Gagné’s reading of one very important text, Solon’s Hymn to the Muses, did not convince. Gagné sees the two halves of the poem as distinct only in the perspective: in the first part, the poet speaks from his understanding of the workings of the gods, while the second addresses the limited understanding of humanity; ancestral fault is central to the whole poem: “everything that moves is either a transgression or a punishment” (240). I simply cannot see how ancestral fault is to be linked to all the delusions of humanity, even the ugly man who thinks he is good-looking (40). Since the second part of the poem attributes deluded optimism to all human beings, this interpretation must posit, if I understand it correctly, that everyone has an ancestor who was wicked and whose crimes have not yet been expiated, and that all failure is the result of personal or ancestral wrongdoing. I just do not believe that Solon believed that. Rather our ignorance of potential ancestral fault is an especially strong example of our wider ignorance of Moira. I would also argue that poems like this one do not present a thought as the poet has worked it through in advance, but represent the process of his thought. So the movement from the inevitable punishment of wickedness leads to the punishment of the innocent for their ancestors’ crimes, and because people do not consider the possibility that an ancestor’s wrongdoing may bring destruction on them, ancestral fault leads him to consider the general human propensity to false expectation and false belief, and finally to greed and its result, which works back to ancestral fault.

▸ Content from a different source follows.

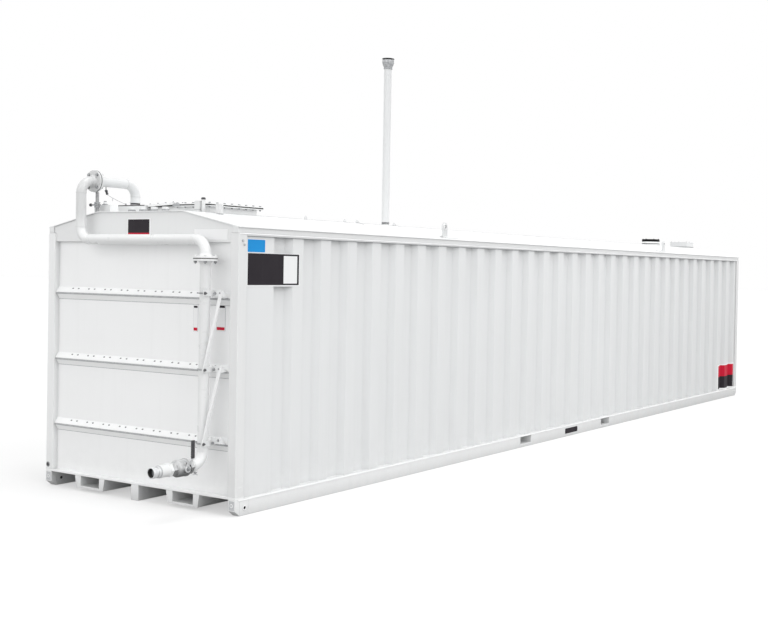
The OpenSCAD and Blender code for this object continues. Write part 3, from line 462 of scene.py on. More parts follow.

A learned, wide-ranging, and original book. Everyone should read it who is interested in Greek ethics, or symposiastic poetry, or Greek political debates about pollution, or tragedy, or Herodotus, or Greek theology in the imperial period. But some of those readers may want to skip the first section.
Notes
1. N. J. Sewell-Rutter, Guilt by Descent: Moral Inheritance and Decision Making in Greek Tragedy, Oxford (2007).